I became interested in tattoos when I was still very young. I must’ve been 12 years old when I was browsing through a magazine called Suosikki and saw an article about the Finnish singer Ville Valo. I looked at his photos and thought “oh, his tattoos are so cool – I wish I had tattoos, too!” I’ve always loved drawing, and although I was so young, I remember seeing tattoos as a form of art already back then.
I got my first tattoo when I was 14 years old. I lived in a small town, and the local hairdresser had participated in some kind of tattooing course and started tattooing after that. And when you’re just 14 years old, you don’t quite realize yet that tattooing doesn’t actually work that way – back then I just thought yes, there’s someone who knows how to tattoo! I went to her shop and asked if she could tattoo me as well, and without hesitating, she just answered: of course.
When my mom found out I had a tattoo, she didn’t speak to me for two weeks. The tattoo was a small tribal, and even though it was ugly and poorly made, it was still my first touch to tattoos. Later the tattoo has been covered up twice. First my friend tried to do it, but the result was left a bit unfinished, so later Virve from Shaman Arts tattooed me a decent cover-up.
Nature and animals are close to my heart, and many of my tattoos represent those themes. My first tattoos were small, but later I’ve started to get bigger pictures on my skin. My first bigger tattoo was the angry octopus that I got when I was 22 years old. The octopus is tattooed by Terhi from Shaman Arts.
I used to consider the themes of my tattoos thoroughly and think about their meaning as well, but nowadays I just usually think hey, this idea might be cool and ask the tattoo artist if they’d like to do it for me. As I’ve grown older, the choice of tattoo artist has become more significant for me. Earlier it was more important just to get the tattoos that I wanted, but as an adult, I want to choose the right artist carefully.
When I think about my most painful tattoo experience, there might be a couple of tattoos hanging on the top list. The most painful one, though, was the tattooing of my belly button. It was a part of a bigger, bat-themed stomach piece by Blackcap Tattoo’s Kerttu. The tattooing of belly button felt horrible, and I really hope that I don’t have to go through it ever again! Still, generally, my view on pain is that since I’ve wanted to get tattooed, I just have to deal with it. Usually, when the tattooist asks if it hurts, I always have the same answer: “well, a bit…”
Instead of tattooing itself, I find the healing phase more unpleasant. Somehow I always seem to think subconsciously whether the tattoo is getting enough air and whether I should add more tattoo cream or not. When I was younger, I was even afraid to sleep properly because I thought the sheets might rub against the tattoo and it would be ruined!

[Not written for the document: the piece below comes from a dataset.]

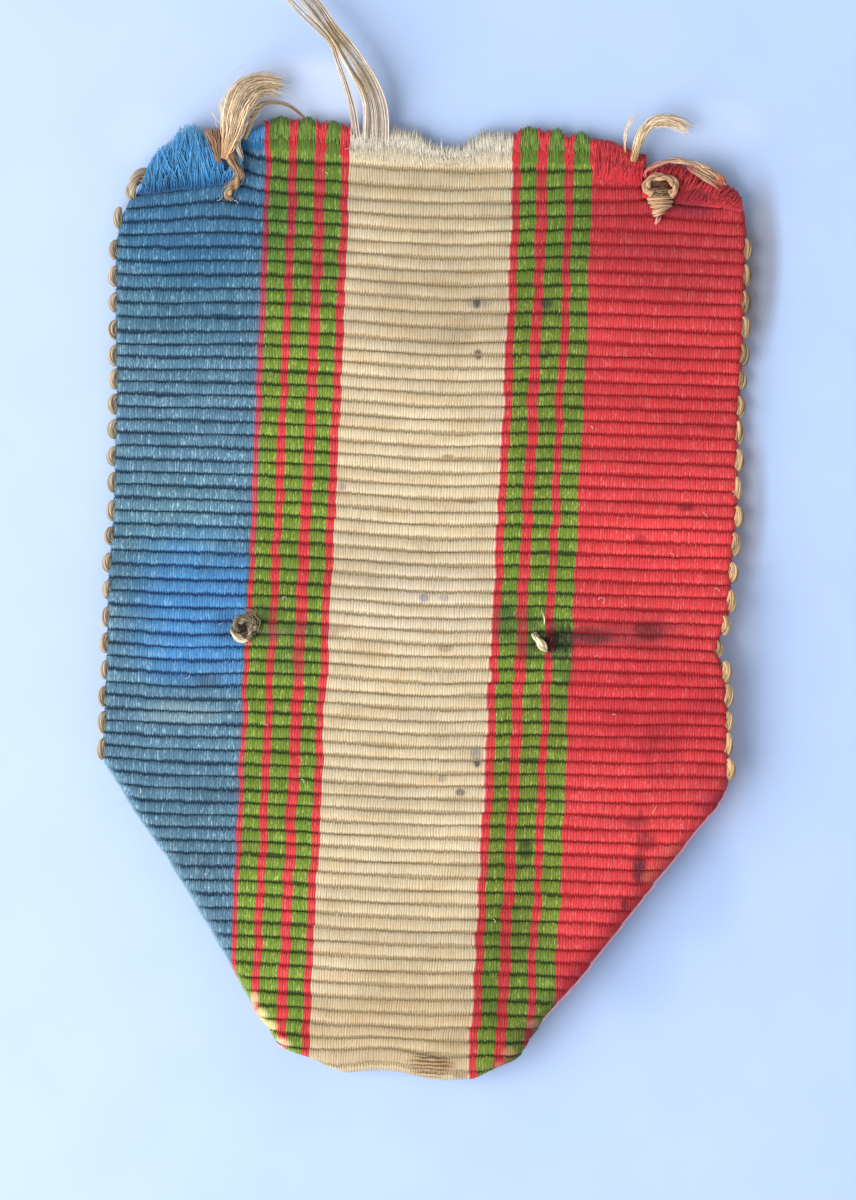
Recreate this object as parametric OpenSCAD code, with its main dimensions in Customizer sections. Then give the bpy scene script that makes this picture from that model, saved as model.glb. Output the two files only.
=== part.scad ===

I have tattoos on both sides of my neck. The other is made by Kerttu, the other by Sergio from Red & White ink. I actually fell asleep when Sergio was tattooing me and didn’t wake up until he asked if I was ok.
I have two face tattoos at the moment. Earlier I used to think that I’d never get my face tattooed, but then one day I just asked myself, why not – I mean, I have visible tattoos all over my body anyway, so why would it be any different to get a tattoo on my face as well?
I got the dagger tattoo after I had got over a very difficult phase in my life. I had just been through a painful break-up and for a while, I was afraid that I would end up being homeless. I had already been piling up the bad feeling inside me for a few years, and finally, it all just came tumbling down.
After everything had happened, I was feeling broken and tried to think about how could I get on with my life. Then one day, something just clicked inside my head and I got a strong feeling that everything would be okay, and I could turn all my defeats into victory. The dagger reminds me of getting over that difficult phase in my life and also of the fact that I will never let anyone walk all over me again.
Since then, I’ve started to respect myself more and be kinder to myself. It has been a completely new experience – there are so many people who know how to be kind to others but at the same time, they forget to be kind to themselves. Nowadays I think that although lots of bad stuff happened during that time, maybe it’s still a good thing that I had to go through it all. After all, it meant a total turning point in my life and in my mind as well.
I’ve been lucky to avoid the meanest comments considering my tattoos, although I’ve heard all the basic stuff like whether I am a drug addict or have been in prison or something like that. Often when I’m at a bar, I meet these middle-aged men who approach me and tell that I’ve ruined my pretty looks with tattoos. I always feel like I should answer them that they’re not much of a catch themselves! But usually, I just let the comments go over my head and forget them. I don’t want to lower myself to the same level as them.
When I wasn’t as tattooed as I am now, I always felt somehow naked. I just felt that I’m not myself yet, I’m not the person who I want to be. With tattoos, I can be proud of my looks. And if someone is proud of their looks, why should anyone bother to give their own opinion about it? Let all the flowers bloom and people be what they want to be, with or without tattoos. I want to be like this, and I enjoy every moment of my life.